▶ [TASK REQUIREMENTS] Your task is to return, exactly, the run of lines starting at the line holding "for rail_name, rail_side" and ending at the line holding "point = shown.matrix_world", both ends included and no other lines.

━━━ MATERIAL PROVIDED

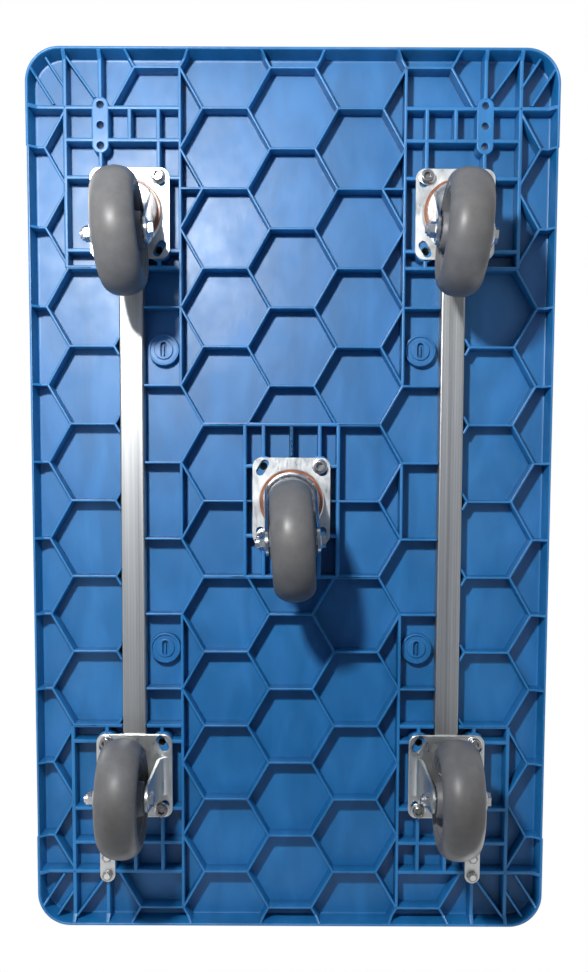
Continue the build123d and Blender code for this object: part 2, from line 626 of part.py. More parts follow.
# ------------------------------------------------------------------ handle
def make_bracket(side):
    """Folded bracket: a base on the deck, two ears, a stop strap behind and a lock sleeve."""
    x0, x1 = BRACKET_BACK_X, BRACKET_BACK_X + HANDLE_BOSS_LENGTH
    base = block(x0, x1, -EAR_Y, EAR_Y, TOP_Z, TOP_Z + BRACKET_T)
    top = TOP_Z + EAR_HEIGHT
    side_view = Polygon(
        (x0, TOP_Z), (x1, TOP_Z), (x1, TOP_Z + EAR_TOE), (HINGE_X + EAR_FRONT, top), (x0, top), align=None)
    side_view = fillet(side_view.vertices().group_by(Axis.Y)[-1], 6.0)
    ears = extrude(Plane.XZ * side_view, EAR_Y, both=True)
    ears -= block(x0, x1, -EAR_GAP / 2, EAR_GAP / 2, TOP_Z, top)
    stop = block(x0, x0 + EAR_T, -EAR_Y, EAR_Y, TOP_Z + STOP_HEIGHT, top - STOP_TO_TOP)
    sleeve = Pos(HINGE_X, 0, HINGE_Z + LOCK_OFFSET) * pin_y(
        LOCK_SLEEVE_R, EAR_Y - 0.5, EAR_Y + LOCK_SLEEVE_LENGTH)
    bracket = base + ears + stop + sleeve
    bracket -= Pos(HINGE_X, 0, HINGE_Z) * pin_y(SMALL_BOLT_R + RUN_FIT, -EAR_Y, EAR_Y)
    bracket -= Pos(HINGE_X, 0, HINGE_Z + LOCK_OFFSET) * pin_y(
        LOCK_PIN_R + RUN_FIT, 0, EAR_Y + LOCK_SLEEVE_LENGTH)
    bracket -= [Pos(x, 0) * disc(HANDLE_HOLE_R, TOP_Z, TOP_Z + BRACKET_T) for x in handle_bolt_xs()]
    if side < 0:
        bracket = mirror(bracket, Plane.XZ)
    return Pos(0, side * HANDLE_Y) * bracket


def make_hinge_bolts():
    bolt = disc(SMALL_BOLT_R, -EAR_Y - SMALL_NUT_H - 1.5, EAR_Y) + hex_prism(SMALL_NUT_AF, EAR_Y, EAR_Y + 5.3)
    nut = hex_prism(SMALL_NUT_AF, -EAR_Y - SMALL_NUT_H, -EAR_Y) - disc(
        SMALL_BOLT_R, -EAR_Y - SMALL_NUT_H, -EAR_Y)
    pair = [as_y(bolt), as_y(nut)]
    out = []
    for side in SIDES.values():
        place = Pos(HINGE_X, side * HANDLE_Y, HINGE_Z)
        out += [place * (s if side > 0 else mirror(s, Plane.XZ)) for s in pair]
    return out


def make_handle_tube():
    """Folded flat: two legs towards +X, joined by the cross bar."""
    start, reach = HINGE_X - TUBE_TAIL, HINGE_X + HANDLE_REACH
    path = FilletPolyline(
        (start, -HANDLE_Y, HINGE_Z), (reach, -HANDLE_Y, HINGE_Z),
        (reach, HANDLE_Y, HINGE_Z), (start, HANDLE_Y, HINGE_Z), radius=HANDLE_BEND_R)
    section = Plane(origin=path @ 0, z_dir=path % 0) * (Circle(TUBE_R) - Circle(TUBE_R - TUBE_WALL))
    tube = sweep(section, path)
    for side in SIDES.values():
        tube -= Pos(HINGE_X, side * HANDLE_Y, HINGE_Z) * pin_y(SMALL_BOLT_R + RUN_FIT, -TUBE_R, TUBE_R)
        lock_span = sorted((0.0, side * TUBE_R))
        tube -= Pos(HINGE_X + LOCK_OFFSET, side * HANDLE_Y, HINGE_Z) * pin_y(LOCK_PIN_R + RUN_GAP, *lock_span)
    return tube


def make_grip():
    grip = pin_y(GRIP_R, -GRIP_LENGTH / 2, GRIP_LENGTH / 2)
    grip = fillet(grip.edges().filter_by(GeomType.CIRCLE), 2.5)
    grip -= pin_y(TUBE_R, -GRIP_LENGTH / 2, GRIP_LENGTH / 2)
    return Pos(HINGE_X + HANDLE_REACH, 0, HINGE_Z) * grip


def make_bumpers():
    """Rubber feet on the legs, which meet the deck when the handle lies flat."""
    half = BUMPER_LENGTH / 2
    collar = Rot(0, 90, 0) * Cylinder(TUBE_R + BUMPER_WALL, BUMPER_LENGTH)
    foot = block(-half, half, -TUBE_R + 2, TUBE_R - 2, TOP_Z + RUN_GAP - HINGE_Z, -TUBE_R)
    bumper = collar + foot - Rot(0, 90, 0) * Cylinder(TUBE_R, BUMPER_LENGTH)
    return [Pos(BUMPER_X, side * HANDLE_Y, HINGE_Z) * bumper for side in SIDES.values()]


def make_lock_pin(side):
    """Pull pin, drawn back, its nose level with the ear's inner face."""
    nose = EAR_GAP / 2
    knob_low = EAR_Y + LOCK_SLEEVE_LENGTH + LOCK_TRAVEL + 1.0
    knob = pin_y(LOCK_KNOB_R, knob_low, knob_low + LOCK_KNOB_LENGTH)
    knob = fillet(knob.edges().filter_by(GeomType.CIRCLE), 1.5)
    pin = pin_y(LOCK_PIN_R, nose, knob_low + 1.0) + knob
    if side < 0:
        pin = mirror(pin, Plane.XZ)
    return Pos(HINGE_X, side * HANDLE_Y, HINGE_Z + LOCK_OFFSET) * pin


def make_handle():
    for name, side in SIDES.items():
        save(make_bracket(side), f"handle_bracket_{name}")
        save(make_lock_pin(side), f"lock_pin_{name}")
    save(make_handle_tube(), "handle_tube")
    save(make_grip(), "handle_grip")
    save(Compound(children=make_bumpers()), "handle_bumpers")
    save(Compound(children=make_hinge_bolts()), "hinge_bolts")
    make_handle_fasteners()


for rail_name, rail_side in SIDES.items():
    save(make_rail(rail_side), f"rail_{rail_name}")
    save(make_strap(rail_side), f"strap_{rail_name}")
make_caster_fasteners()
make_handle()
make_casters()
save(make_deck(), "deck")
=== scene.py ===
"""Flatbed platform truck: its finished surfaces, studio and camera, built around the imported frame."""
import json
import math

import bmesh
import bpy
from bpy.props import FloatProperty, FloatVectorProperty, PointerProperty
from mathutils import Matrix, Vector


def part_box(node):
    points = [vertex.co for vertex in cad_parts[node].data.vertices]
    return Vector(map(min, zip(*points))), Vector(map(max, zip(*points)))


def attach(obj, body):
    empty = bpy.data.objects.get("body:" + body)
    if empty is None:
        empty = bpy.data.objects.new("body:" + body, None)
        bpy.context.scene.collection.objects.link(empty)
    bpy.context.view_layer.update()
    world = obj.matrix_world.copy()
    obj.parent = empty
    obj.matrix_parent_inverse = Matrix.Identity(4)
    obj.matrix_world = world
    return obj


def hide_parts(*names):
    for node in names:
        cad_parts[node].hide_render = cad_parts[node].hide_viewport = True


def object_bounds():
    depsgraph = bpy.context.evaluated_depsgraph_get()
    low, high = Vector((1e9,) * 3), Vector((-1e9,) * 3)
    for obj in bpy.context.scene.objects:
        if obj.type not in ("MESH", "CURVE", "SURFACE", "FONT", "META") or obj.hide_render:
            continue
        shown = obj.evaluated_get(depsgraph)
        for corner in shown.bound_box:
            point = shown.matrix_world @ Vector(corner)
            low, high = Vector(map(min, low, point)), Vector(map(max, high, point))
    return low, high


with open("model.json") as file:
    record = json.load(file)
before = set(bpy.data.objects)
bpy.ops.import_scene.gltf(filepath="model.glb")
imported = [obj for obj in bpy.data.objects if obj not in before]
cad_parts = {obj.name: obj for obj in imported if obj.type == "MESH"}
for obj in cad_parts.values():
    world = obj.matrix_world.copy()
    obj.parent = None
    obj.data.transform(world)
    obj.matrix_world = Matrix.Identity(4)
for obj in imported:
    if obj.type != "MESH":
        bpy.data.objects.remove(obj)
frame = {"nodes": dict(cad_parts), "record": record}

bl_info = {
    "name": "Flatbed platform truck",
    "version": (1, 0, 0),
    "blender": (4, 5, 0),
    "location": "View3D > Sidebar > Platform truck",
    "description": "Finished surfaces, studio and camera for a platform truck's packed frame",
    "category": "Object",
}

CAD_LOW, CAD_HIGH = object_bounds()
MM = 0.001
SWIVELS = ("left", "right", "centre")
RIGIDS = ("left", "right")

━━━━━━

▶ [EXERCISE RESULT]
for rail_name, rail_side in SIDES.items():
    save(make_rail(rail_side), f"rail_{rail_name}")
    save(make_strap(rail_side), f"strap_{rail_name}")
make_caster_fasteners()
make_handle()
make_casters()
save(make_deck(), "deck")
=== scene.py ===
"""Flatbed platform truck: its finished surfaces, studio and camera, built around the imported frame."""
import json
import math

import bmesh
import bpy
from bpy.props import FloatProperty, FloatVectorProperty, PointerProperty
from mathutils import Matrix, Vector


def part_box(node):
    points = [vertex.co for vertex in cad_parts[node].data.vertices]
    return Vector(map(min, zip(*points))), Vector(map(max, zip(*points)))


def attach(obj, body):
    empty = bpy.data.objects.get("body:" + body)
    if empty is None:
        empty = bpy.data.objects.new("body:" + body, None)
        bpy.context.scene.collection.objects.link(empty)
    bpy.context.view_layer.update()
    world = obj.matrix_world.copy()
    obj.parent = empty
    obj.matrix_parent_inverse = Matrix.Identity(4)
    obj.matrix_world = world
    return obj


def hide_parts(*names):
    for node in names:
        cad_parts[node].hide_render = cad_parts[node].hide_viewport = True


def object_bounds():
    depsgraph = bpy.context.evaluated_depsgraph_get()
    low, high = Vector((1e9,) * 3), Vector((-1e9,) * 3)
    for obj in bpy.context.scene.objects:
        if obj.type not in ("MESH", "CURVE", "SURFACE", "FONT", "META") or obj.hide_render:
            continue
        shown = obj.evaluated_get(depsgraph)
        for corner in shown.bound_box:
            point = shown.matrix_world @ Vector(corner)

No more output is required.